■ **Requirements**: Copy out all of the data below with no alterations.

■ **Records shown**:
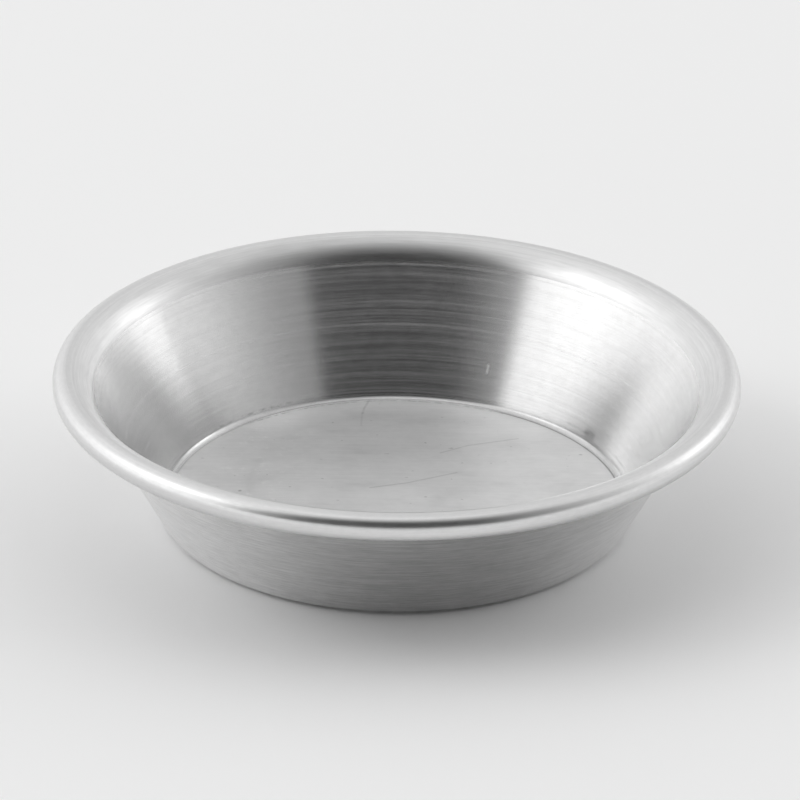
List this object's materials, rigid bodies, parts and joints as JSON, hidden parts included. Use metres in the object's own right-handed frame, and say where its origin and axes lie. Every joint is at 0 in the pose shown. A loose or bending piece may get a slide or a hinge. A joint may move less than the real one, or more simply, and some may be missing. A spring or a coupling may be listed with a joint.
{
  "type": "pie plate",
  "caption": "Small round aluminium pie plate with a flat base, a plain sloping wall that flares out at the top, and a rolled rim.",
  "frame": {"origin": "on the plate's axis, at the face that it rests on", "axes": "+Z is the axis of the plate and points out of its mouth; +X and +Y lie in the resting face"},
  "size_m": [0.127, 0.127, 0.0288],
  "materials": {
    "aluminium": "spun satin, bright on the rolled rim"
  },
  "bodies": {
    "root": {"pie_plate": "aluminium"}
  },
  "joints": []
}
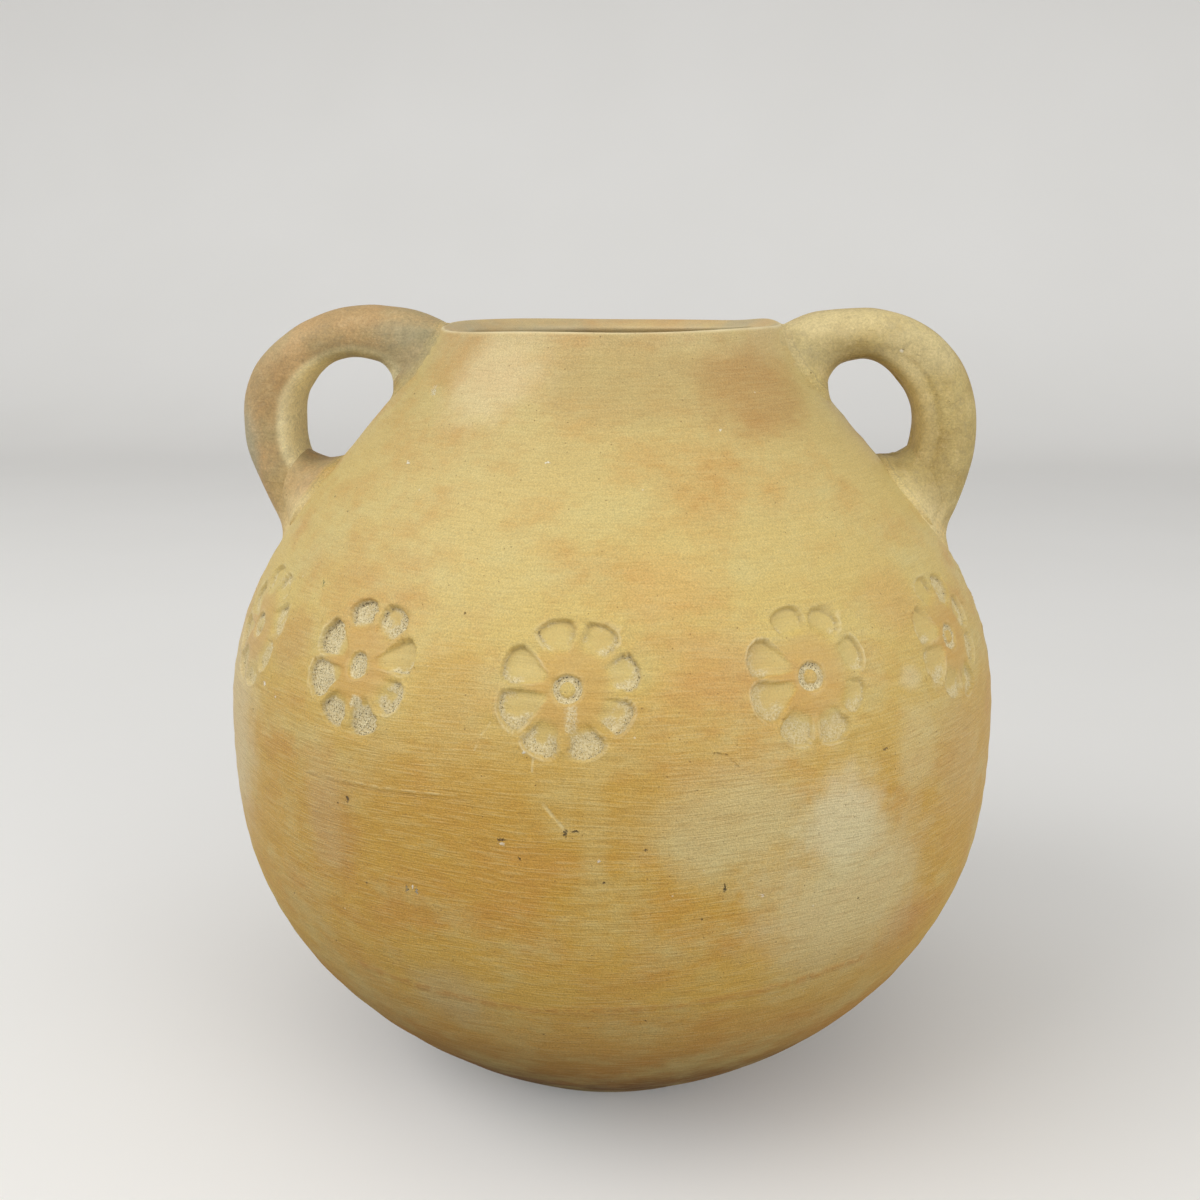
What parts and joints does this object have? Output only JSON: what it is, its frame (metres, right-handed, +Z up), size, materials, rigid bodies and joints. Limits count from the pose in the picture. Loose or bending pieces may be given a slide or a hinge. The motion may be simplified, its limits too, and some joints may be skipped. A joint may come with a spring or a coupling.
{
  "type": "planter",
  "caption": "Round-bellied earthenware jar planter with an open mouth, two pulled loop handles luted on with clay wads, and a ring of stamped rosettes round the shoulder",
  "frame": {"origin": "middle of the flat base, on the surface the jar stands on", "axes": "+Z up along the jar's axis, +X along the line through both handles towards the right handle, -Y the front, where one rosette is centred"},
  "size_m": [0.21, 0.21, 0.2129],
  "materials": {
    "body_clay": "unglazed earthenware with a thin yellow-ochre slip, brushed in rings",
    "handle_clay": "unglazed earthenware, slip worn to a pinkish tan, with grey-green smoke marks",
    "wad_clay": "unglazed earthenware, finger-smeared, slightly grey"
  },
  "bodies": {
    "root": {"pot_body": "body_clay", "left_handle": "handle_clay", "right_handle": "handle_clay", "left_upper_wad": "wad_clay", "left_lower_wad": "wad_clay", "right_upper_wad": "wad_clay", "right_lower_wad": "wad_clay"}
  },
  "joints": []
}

■ **Exercise solution**:
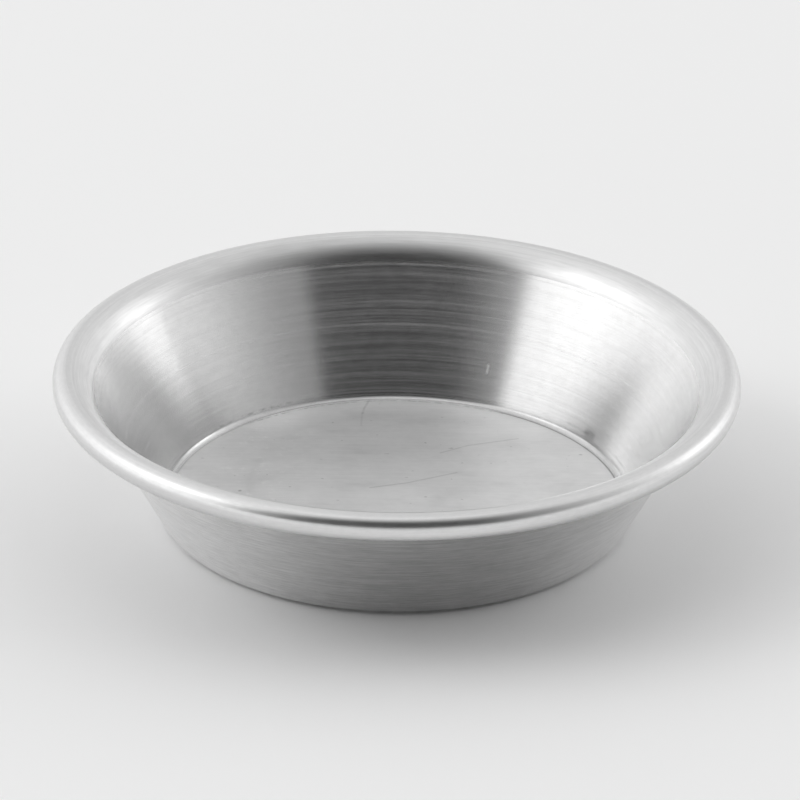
List this object's materials, rigid bodies, parts and joints as JSON, hidden parts included. Use metres in the object's own right-handed frame, and say where its origin and axes lie. Every joint is at 0 in the pose shown. A loose or bending piece may get a slide or a hinge. A joint may move less than the real one, or more simply, and some may be missing. A spring or a coupling may be listed with a joint.
{
  "type": "pie plate",
  "caption": "Small round aluminium pie plate with a flat base, a plain sloping wall that flares out at the top, and a rolled rim.",
  "frame": {"origin": "on the plate's axis, at the face that it rests on", "axes": "+Z is the axis of the plate and points out of its mouth; +X and +Y lie in the resting face"},
  "size_m": [0.127, 0.127, 0.0288],
  "materials": {
    "aluminium": "spun satin, bright on the rolled rim"
  },
  "bodies": {
    "root": {"pie_plate": "aluminium"}
  },
  "joints": []
}
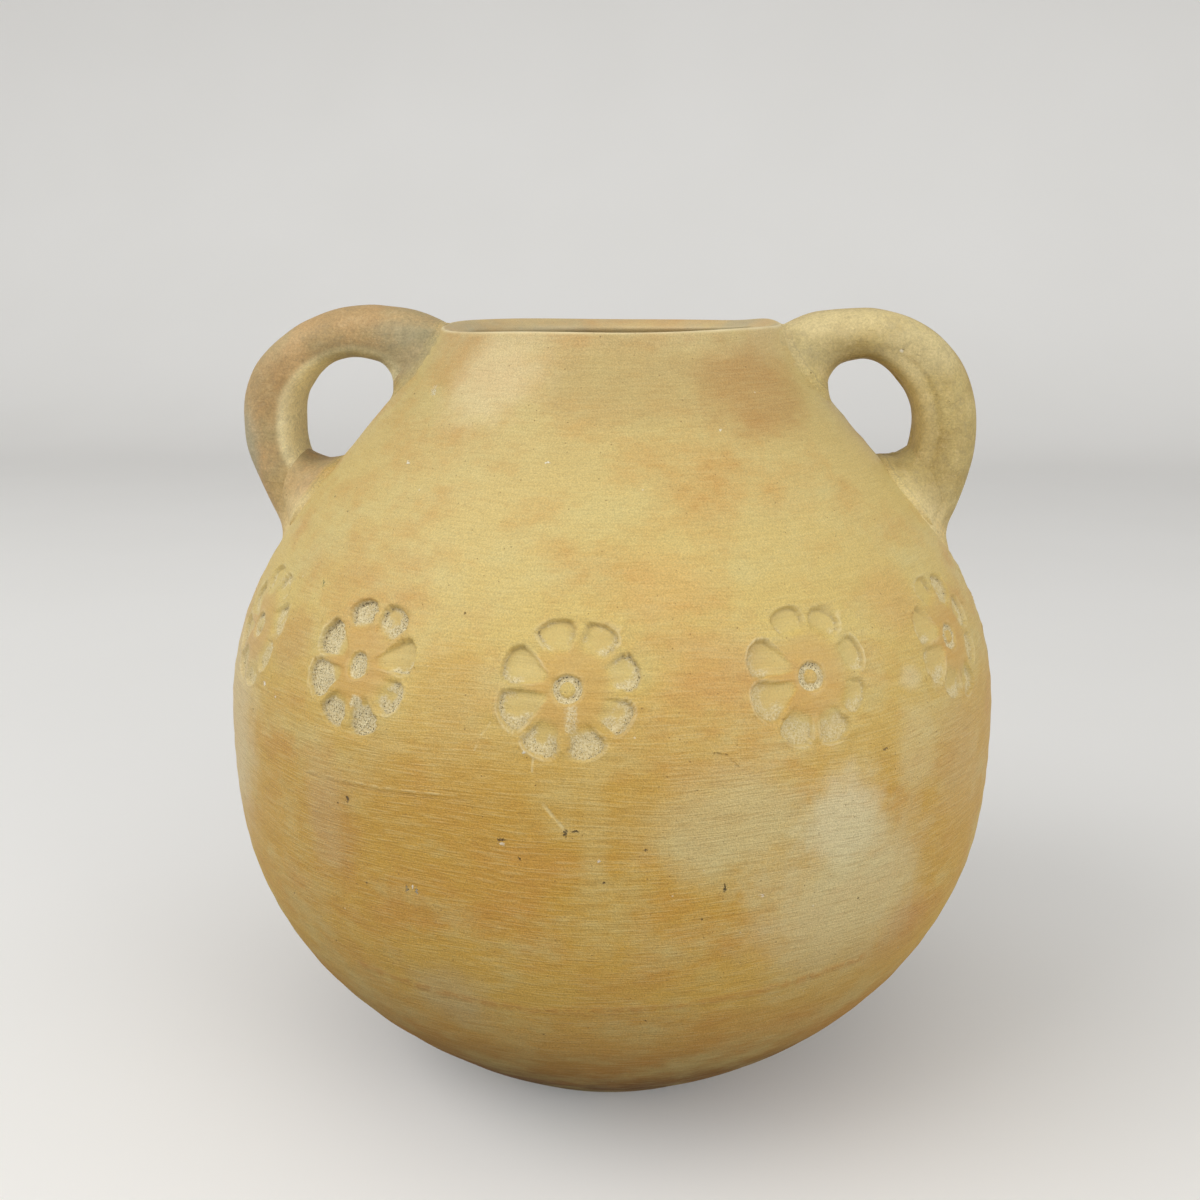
What parts and joints does this object have? Output only JSON: what it is, its frame (metres, right-handed, +Z up), size, materials, rigid bodies and joints. Limits count from the pose in the picture. Loose or bending pieces may be given a slide or a hinge. The motion may be simplified, its limits too, and some joints may be skipped. A joint may come with a spring or a coupling.
{
  "type": "planter",
  "caption": "Round-bellied earthenware jar planter with an open mouth, two pulled loop handles luted on with clay wads, and a ring of stamped rosettes round the shoulder",
  "frame": {"origin": "middle of the flat base, on the surface the jar stands on", "axes": "+Z up along the jar's axis, +X along the line through both handles towards the right handle, -Y the front, where one rosette is centred"},
  "size_m": [0.21, 0.21, 0.2129],
  "materials": {
    "body_clay": "unglazed earthenware with a thin yellow-ochre slip, brushed in rings",
    "handle_clay": "unglazed earthenware, slip worn to a pinkish tan, with grey-green smoke marks",
    "wad_clay": "unglazed earthenware, finger-smeared, slightly grey"
  },
  "bodies": {
    "root": {"pot_body": "body_clay", "left_handle": "handle_clay", "right_handle": "handle_clay", "left_upper_wad": "wad_clay", "left_lower_wad": "wad_clay", "right_upper_wad": "wad_clay", "right_lower_wad": "wad_clay"}
  },
  "joints": []
}